*Aim*:
Copy, character for character, the lines running from the one with "cad_parts[node].hide_render = cad_parts[node].hide_viewport" to the one with "return tuple(float(value) for", ends included. Leave out every other line.

CAD and scene scripts
────────────────────────────────────────

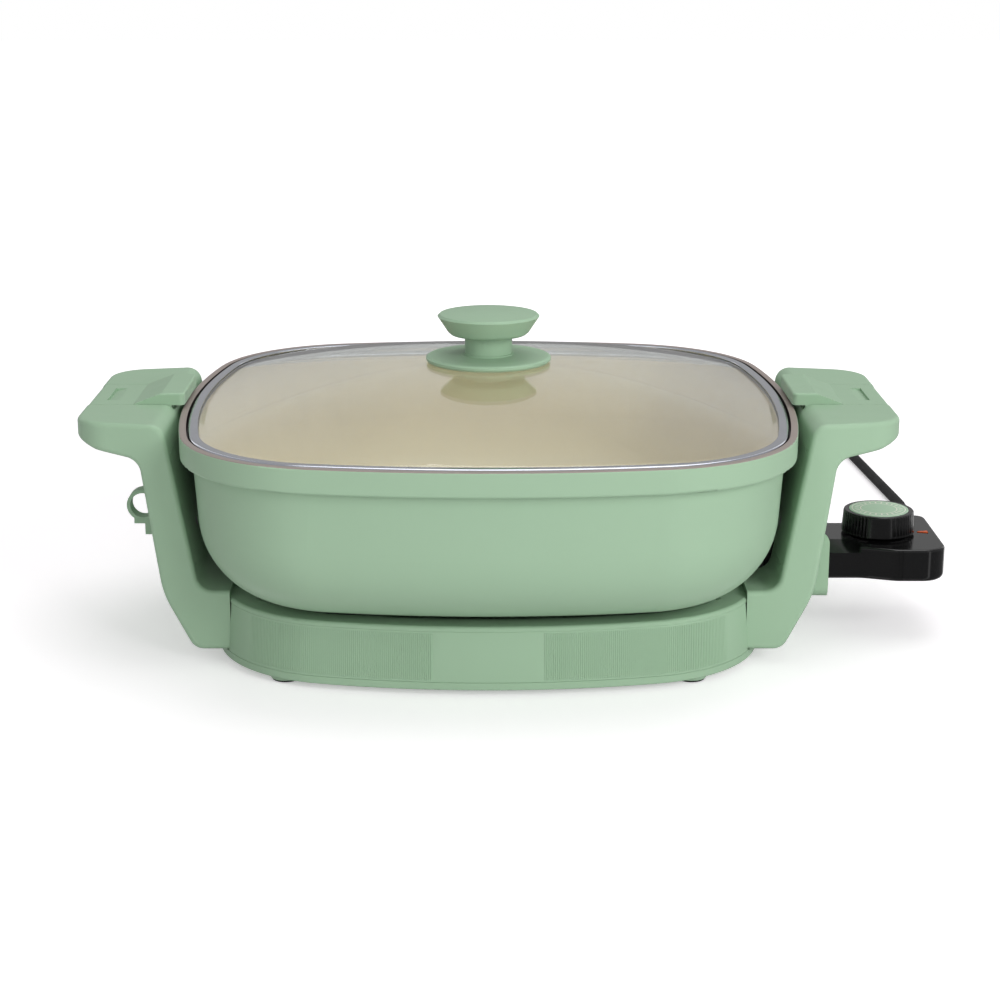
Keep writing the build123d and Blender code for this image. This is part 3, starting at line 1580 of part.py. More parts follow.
with BuildPart() as sensor_tube:
    with Locations(Plane((sensor_tip_x, 0, element_z), z_dir=(1, 0, 0))):
        Cylinder(
            sensor_radius, sensor_root_x - sensor_tip_x, align=(Align.CENTER, Align.CENTER, Align.MIN)
        )
    fillet(sensor_tube.edges().group_by(Axis.X)[0], sensor_radius - 0.5)
sensor_tube.part.label = "sensor_tube"
export_step(sensor_tube.part, "parts/sensor_tube.step")

# Thermostat: steel frame with a tab on the sensor's end, ceramic stack and two spring blades
with BuildPart() as thermostat_frame:
    with Locations((sensor_root_x, 0, probe_floor_z)):
        Box(
            frame_plate_end_x - sensor_root_x,
            2 * frame_plate_half,
            frame_plate_thickness,
            align=(Align.MIN, Align.CENTER, Align.MIN),
        )
        Box(
            frame_plate_thickness,
            2 * frame_plate_half,
            probe_split_z - probe_floor_z,
            align=(Align.MIN, Align.CENTER, Align.MIN),
        )
thermostat_frame.part.label = "thermostat_frame"
export_step(thermostat_frame.part, "parts/thermostat_frame.step")

blade_top_z = shaft_bottom_z - 0.3
stack_bottom_z = probe_floor_z + frame_plate_thickness
with BuildPart() as thermostat_stack:
    with Locations((stack_x, 0, stack_bottom_z)):
        Box(
            stack_length,
            2 * stack_half,
            blade_top_z + 3 - stack_bottom_z,
            align=(Align.MIN, Align.CENTER, Align.MIN),
        )
thermostat_stack.part.label = "thermostat_stack"
export_step(thermostat_stack.part, "parts/thermostat_stack.step")

with BuildPart() as thermostat_blades:
    for index in range(2):
        with Locations(
            (
                stack_x + stack_length,
                0,
                blade_top_z - index * (blade_strip_thickness + blade_strip_gap),
            )
        ):
            Box(
                dial_x + blade_strip_half - stack_x - stack_length,
                2 * blade_strip_half,
                blade_strip_thickness,
                align=(Align.MIN, Align.CENTER, Align.MAX),
            )
thermostat_blades.part.label = "thermostat_blades"
export_step(thermostat_blades.part, "parts/thermostat_blades.step")

with BuildPart() as probe_screws:
    with Locations(*[(x, y, probe_bottom_z) for x, y in probe_screw_points]):
        Cylinder(
            screw_head_radius, screw_head_height, align=(Align.CENTER, Align.CENTER, Align.MIN)
        )
        Cylinder(
            screw_radius,
            probe_ceiling_z - probe_bottom_z - 1,
            align=(Align.CENTER, Align.CENTER, Align.MIN),
        )
probe_screws.part.label = "probe_screws"
export_step(probe_screws.part, "parts/probe_screws.step")

# Rubber sleeve where the cord leaves the probe
relief_start_y = relief_wall_y - probe_shell
relief_tip_y = relief_wall_y + relief_length
cord_start_y = relief_wall_y + relief_length / 2
with BuildPart() as strain_relief:
    with BuildSketch(Plane.XY.offset(relief_z)):
        with BuildLine():
            Polyline(
                (relief_x, relief_start_y - 2.2),
                (relief_x + relief_collar_radius, relief_start_y - 2.2),
                (relief_x + relief_collar_radius, relief_start_y - 2 * seat_gap),
                (relief_x + relief_root_radius, relief_start_y - 2 * seat_gap),
                (relief_x + relief_root_radius, relief_wall_y + 2),
                (relief_x + relief_tip_radius, relief_tip_y),
                (relief_x, relief_tip_y),
                close=True,
            )
        make_face()
    revolve(axis=Axis((relief_x, 0, relief_z), (0, 1, 0)))
    for index in range(relief_ring_count):
        ring_y = relief_wall_y + 5 + index * (relief_length - 7) / relief_ring_count
        with Locations(Plane((relief_x, ring_y, relief_z), z_dir=(0, 1, 0))):
            ring = Cylinder(2 * relief_root_radius, 1.4, mode=Mode.PRIVATE)
            core_radius = relief_root_radius - relief_ring_depth - 0.045 * (ring_y - relief_wall_y)
            core = Cylinder(core_radius, 1.4, mode=Mode.PRIVATE)
            add(ring - core, mode=Mode.SUBTRACT)
    with Locations(Plane((relief_x, cord_start_y - seat_gap, relief_z), z_dir=(0, 1, 0))):
        Cylinder(
            cord_radius + seat_gap / 2,
            relief_length,
            align=(Align.CENTER, Align.CENTER, Align.MIN),
            mode=Mode.SUBTRACT,
        )
strain_relief.part.label = "strain_relief"
export_step(strain_relief.part, "parts/strain_relief.step")

# ---------------------------------------------------------------- temperature dial

dial_top_z = dial_bottom_z + dial_height
cap_floor_z = dial_top_z - dial_cap_thickness + dial_cap_proud
with BuildPart() as dial:
    with Locations((dial_x, 0, dial_bottom_z)):
        Cone(
            dial_foot_radius,
            dial_top_radius,
            dial_height,
            align=(Align.CENTER, Align.CENTER, Align.MIN),
        )
    fillet(dial.edges().group_by(Axis.Z)[-1], 1.0)
    fillet(dial.edges().group_by(Axis.Z)[0], 0.5)
    # Flutes in groups, with smooth walls between them
    with BuildSketch(Plane.XY.offset(dial_bottom_z + 2 * dial_flute_radius)):
        for grip in range(dial_grip_count):
            with Locations((dial_x, 0)):
                with PolarLocations(
                    dial_foot_radius + dial_flute_radius / 4,
                    dial_grip_flutes,
                    start_angle=dial_grip_angle + 360 * grip / dial_grip_count,
                    angular_range=(dial_grip_flutes - 1) * dial_flute_pitch,
                    endpoint=True,
                ):
                    Circle(dial_flute_radius)
    extrude(amount=dial_height, mode=Mode.SUBTRACT)
    with Locations((dial_x, 0, cap_floor_z)):
        Cylinder(
            dial_cap_radius + seat_gap,
            dial_height,
            align=(Align.CENTER, Align.CENTER, Align.MIN),
            mode=Mode.SUBTRACT,
        )
    with Locations((dial_x, 0, dial_bottom_z)):
        Cylinder(
            dial_cap_radius,
            cap_floor_z - dial_bottom_z - 2,
            align=(Align.CENTER, Align.CENTER, Align.MIN),
            mode=Mode.SUBTRACT,
        )
        Cylinder(
            2 * shaft_radius,
            cap_floor_z - dial_bottom_z - 1,
            align=(Align.CENTER, Align.CENTER, Align.MIN),
        )
        Cylinder(
            shaft_radius + seat_gap / 2,
            cap_floor_z - dial_bottom_z - 1,
            align=(Align.CENTER, Align.CENTER, Align.MIN),
            mode=Mode.SUBTRACT,
        )
dial.part.label = "dial"
export_step(dial.part, "parts/dial.step")

with BuildPart() as dial_cap:
    with Locations((dial_x, 0, cap_floor_z)):
        Cylinder(
            dial_cap_radius, dial_cap_thickness, align=(Align.CENTER, Align.CENTER, Align.MIN)
        )
    fillet(dial_cap.edges().group_by(Axis.Z)[-1], dial_cap_proud)
dial_cap.part.label = "dial_cap"
export_step(dial_cap.part, "parts/dial_cap.step")

with BuildPart() as dial_shaft:
    with Locations((dial_x, 0, shaft_bottom_z)):
        Cylinder(
            shaft_radius,
            cap_floor_z - 1 - shaft_bottom_z,
            align=(Align.CENTER, Align.CENTER, Align.MIN),
        )
    chamfer(dial_shaft.edges().group_by(Axis.Z)[0], 0.6)
dial_shaft.part.label = "dial_shaft"
export_step(dial_shaft.part, "parts/dial_shaft.step")

# ---------------------------------------------------------------- cord and plug

cord_lie_z = cord_radius + 0.05
coil_left_x = coil_x - coil_outer_radius
tail_y = coil_y - coil_inner_radius
plug_z = plug_thickness / 2


def bend_radii(points):
    """The widest arc at each inner point that leaves a tenth of each run straight."""
    radii = []
    for before, here, after in zip(points, points[1:], points[2:]):
        inward = Vector(*here) - Vector(*before)
        outward = Vector(*after) - Vector(*here)
        half_turn = math.radians(inward.get_angle(outward)) / 2
        radii.append(0.45 * min(inward.length, outward.length) / math.tan(half_turn))
    return radii


def report_tube(name, points, radii, tube):
    """Prints a tube's bends, and its volume against its section times its length."""
    length = tube.volume / (math.pi * cord_radius**2)
    straight = sum((Vector(*b) - Vector(*a)).length for a, b in zip(points, points[1:]))
    print(name, "radii", [round(r) for r in radii], "length", round(length), "runs", round(straight))


# The lead's way: steps from the relief's end while it sinks, then from the coil's middle
sinking_steps = [(0, 40, relief_z), (4, 74, 0.4 * relief_z), (18, 100, cord_lie_z + 0.3)]
lying_steps = [(45, -95), (31.5, 96), (8, 136), (-54, 152), (-124, 118)]
cord_points = [(relief_x, cord_start_y, relief_z)]
cord_points += [(relief_x + x, cord_start_y + y, z) for x, y, z in sinking_steps]
cord_points += [(relief_x + x, coil_y + y, cord_lie_z) for x, y in lying_steps]
cord_points += [(coil_left_x + 3, coil_y + 60, cord_lie_z), (coil_left_x, coil_y, cord_lie_z)]
cord_bends = bend_radii(cord_points)
with BuildPart() as power_cord:
    with BuildLine() as cord_line:
        FilletPolyline(*cord_points, radius=cord_bends)
    with BuildSketch(Plane(cord_line.line @ 0, z_dir=cord_line.line % 0)):
        Circle(cord_radius)
    sweep(path=cord_line.line)
report_tube("power_cord", cord_points, cord_bends, power_cord.part)
power_cord.part.label = "power_cord"
export_step(power_cord.part, "parts/power_cord.step")

# Coil: the outer shape of the turns, lying on the table
with BuildPart() as cord_coil:
    with BuildSketch(Plane.XY.offset(cord_lie_z - cord_radius)):
        with Locations((coil_x, coil_y)):
            Circle(coil_outer_radius + cord_radius)
            Circle(coil_inner_radius - cord_radius, mode=Mode.SUBTRACT)
    extrude(amount=2 * cord_radius)
    fillet(cord_coil.edges(), cord_radius - 0.5)
cord_coil.part.label = "cord_coil"
export_step(cord_coil.part, "parts/cord_coil.step")

# Tail: leaves the coil inside, climbs over its turns and goes to the plug
tail_points = [
    (coil_x, tail_y, cord_lie_z),
    (coil_x + 0.36 * plug_run, tail_y, 3 * cord_radius + 0.3),
    (coil_x + 0.72 * plug_run, tail_y, plug_z),
    (plug_x, tail_y, plug_z),
]
tail_bends = bend_radii(tail_points)
with BuildPart() as cord_tail:
    with BuildLine() as tail_line:
        FilletPolyline(*tail_points, radius=tail_bends)
    with BuildSketch(Plane(tail_line.line @ 0, z_dir=tail_line.line % 0)):
        Circle(cord_radius)
    sweep(path=tail_line.line)
report_tube("cord_tail", tail_points, tail_bends, cord_tail.part)
cord_tail.part.label = "cord_tail"
export_step(cord_tail.part, "parts/cord_tail.step")

with BuildPart() as plug_body:
    with Locations((plug_x + plug_neck, tail_y, plug_z)):
        Box(
            plug_length,
            plug_width,
            plug_thickness,
            align=(Align.MIN, Align.CENTER, Align.CENTER),
        )
    fillet(plug_body.edges().filter_by(Axis.X), 3.0)
    fillet(plug_body.faces().sort_by(Axis.X)[0].edges(), 2.0)
    with Locations(Plane((plug_x, tail_y, plug_z), z_dir=(1, 0, 0))):
        Cone(
            cord_radius + 1.2,
            cord_radius + 3.0,
            plug_neck + 1,
            align=(Align.CENTER, Align.CENTER, Align.MIN),
        )
plug_body.part.label = "plug_body"
export_step(plug_body.part, "parts/plug_body.step")

with BuildPart() as plug_blades:
    with Locations(*[(plug_x + plug_neck + plug_length, tail_y + side * blade_spacing / 2, plug_z) for side in (-1, 1)]):
        Box(
            blade_length,
            blade_thickness,
            blade_width,
            align=(Align.MIN, Align.CENTER, Align.CENTER),
        )
    fillet(plug_blades.edges().filter_by(Axis.Y).group_by(Axis.X)[-1], 1.5)
plug_blades.part.label = "plug_blades"
export_step(plug_blades.part, "parts/plug_blades.step")
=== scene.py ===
"""Looks of an electric skillet: finishes, fluted fascias, lid, dial marks, cord and lights.

Everything is in metres in the part's own frame: +X to the probe's side, +Y to the back, +Z up.
"""

import json
import logging
import math
from dataclasses import dataclass, field
from enum import Enum

import bpy
import numpy as np
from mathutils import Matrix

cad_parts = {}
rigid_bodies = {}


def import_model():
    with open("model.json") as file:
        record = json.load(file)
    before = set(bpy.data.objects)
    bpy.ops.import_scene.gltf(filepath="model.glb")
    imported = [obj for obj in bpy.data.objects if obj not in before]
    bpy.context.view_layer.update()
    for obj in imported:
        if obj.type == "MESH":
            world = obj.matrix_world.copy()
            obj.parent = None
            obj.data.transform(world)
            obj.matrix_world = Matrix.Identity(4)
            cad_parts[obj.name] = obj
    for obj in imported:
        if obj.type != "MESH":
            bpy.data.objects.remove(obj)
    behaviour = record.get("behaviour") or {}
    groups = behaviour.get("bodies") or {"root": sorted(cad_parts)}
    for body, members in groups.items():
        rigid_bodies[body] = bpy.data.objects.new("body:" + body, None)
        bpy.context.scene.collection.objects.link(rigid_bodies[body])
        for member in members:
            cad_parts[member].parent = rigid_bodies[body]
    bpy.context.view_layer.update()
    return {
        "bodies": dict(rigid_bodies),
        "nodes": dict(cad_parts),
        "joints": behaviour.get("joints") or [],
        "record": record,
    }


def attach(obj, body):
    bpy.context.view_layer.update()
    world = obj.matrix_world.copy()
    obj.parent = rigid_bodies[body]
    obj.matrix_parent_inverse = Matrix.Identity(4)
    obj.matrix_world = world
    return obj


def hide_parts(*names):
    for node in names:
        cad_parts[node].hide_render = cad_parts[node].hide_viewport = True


LOG = logging.getLogger("skillet")

Colour = tuple[float, float, float]
Rgba = tuple[float, float, float, float]
Point = tuple[float, float, float]
Span = tuple[float, float]
Socket = bpy.types.NodeSocket

NOISE_SPAN: Span = (0.3, 0.7)
DIAL_CENTRE: tuple[float, float] = (0.217, 0.0)


def srgb(red: int, green: int, blue: int) -> Colour:
    """Turns a display colour into linear light.

    Args:
        red: 0 to 255.
        green: 0 to 255.
        blue: 0 to 255.

    Returns:
        The three linear values.
    """
    values = np.array([red, green, blue]) / 255.0
    linear = np.where(values <= 0.04045, values / 12.92, ((values + 0.055) / 1.055) ** 2.4)
    return tuple(float(value) for value in linear)


class Side(Enum):
    """A long side of the base, by the sign of its Y."""

    FRONT = -1.0
    REAR = 1.0


# ---------------------------------------------------------------- finishes


class Finish:
    """A procedural material. Subclasses fill in the node tree."""

    name: str

    def build(self) -> bpy.types.Material:
        """Makes the material.

        Returns:
            The new material, with its own node tree.
        """
        material = bpy.data.materials.new(self.name)
        material.use_nodes = True
        tree = material.node_tree
        tree.nodes.clear()
        output = tree.nodes.new("ShaderNodeOutputMaterial")
        tree.links.new(self.shader(tree), output.inputs["Surface"])
        return material

    def shader(self, tree: bpy.types.NodeTree) -> Socket:
        """Adds the finish's nodes.

        Args:
            tree: the material's node tree.

        Returns:
            The shader socket that goes to the output.
        """
        raise NotImplementedError


def add_node(tree: bpy.types.NodeTree, kind: str, **settings: object) -> bpy.types.Node:
    """Adds a node and sets its properties.

    Args:
        tree: where it goes.
        kind: the node's type name.
        settings: its properties by name.

    Returns:
        The node.
    """
    node = tree.nodes.new(kind)
    for key, value in settings.items():
        setattr(node, key, value)
    return node


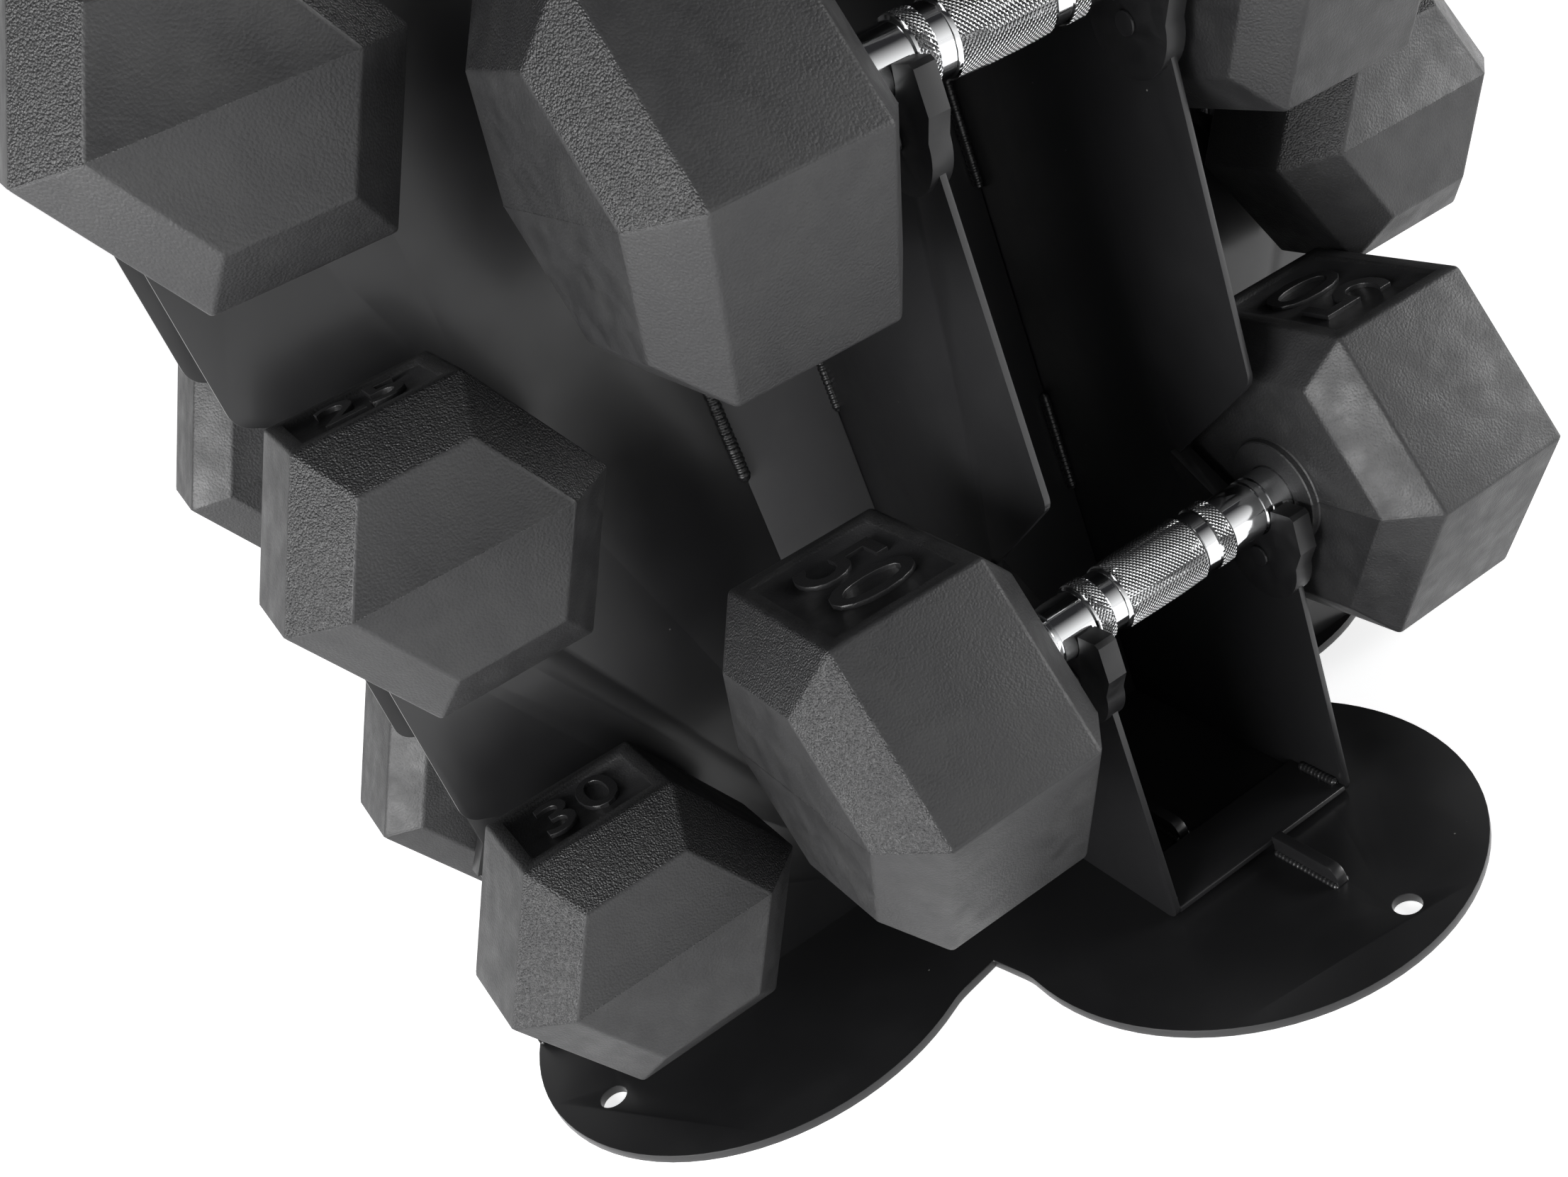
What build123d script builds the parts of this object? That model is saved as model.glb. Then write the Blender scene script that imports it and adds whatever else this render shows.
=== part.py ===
# Four-sided floor tower that holds pairs of hex dumbbells on folded steel sheet,
# with one dumbbell lying across each pair of plastic cradles.
import math
import os

from build123d import *

os.makedirs("parts", exist_ok=True)

# frame
sheet = 3.0            # thickness of every upright sheet
tower_top = 1010.0     # height of the upright sheets
channel_half = 58.0    # half the spacing of the two flanges of a channel
core_gap = 20.0        # distance of the heavy webs from the tower's axis
light_web_out = 82.0   # distance of the light webs from the tower's axis
cap_thickness = 3.0

# base plate
plate = 5.0
lobe_reach = 183.0
lobe_radius = 125.0
neck_half = 119.5
neck_blend = 40.0
lobe_turn = 12.0       # the lobes stand turned from the channels by this angle
bolt_circle = 283.6
bolt_hole = 7.0

# feet of the channels
tie_depth = 40.0
tie_underside = 8.0
rib_width = 6.0
rib_height = 10.0
rib_tip = 292.0        # no rib reaches further from the axis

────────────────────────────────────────

*Expected answer*:
        cad_parts[node].hide_render = cad_parts[node].hide_viewport = True


LOG = logging.getLogger("skillet")

Colour = tuple[float, float, float]
Rgba = tuple[float, float, float, float]
Point = tuple[float, float, float]
Span = tuple[float, float]
Socket = bpy.types.NodeSocket

NOISE_SPAN: Span = (0.3, 0.7)
DIAL_CENTRE: tuple[float, float] = (0.217, 0.0)


def srgb(red: int, green: int, blue: int) -> Colour:
    """Turns a display colour into linear light.

    Args:
        red: 0 to 255.
        green: 0 to 255.
        blue: 0 to 255.

    Returns:
        The three linear values.
    """
    values = np.array([red, green, blue]) / 255.0
    linear = np.where(values <= 0.04045, values / 12.92, ((values + 0.055) / 1.055) ** 2.4)
    return tuple(float(value) for value in linear)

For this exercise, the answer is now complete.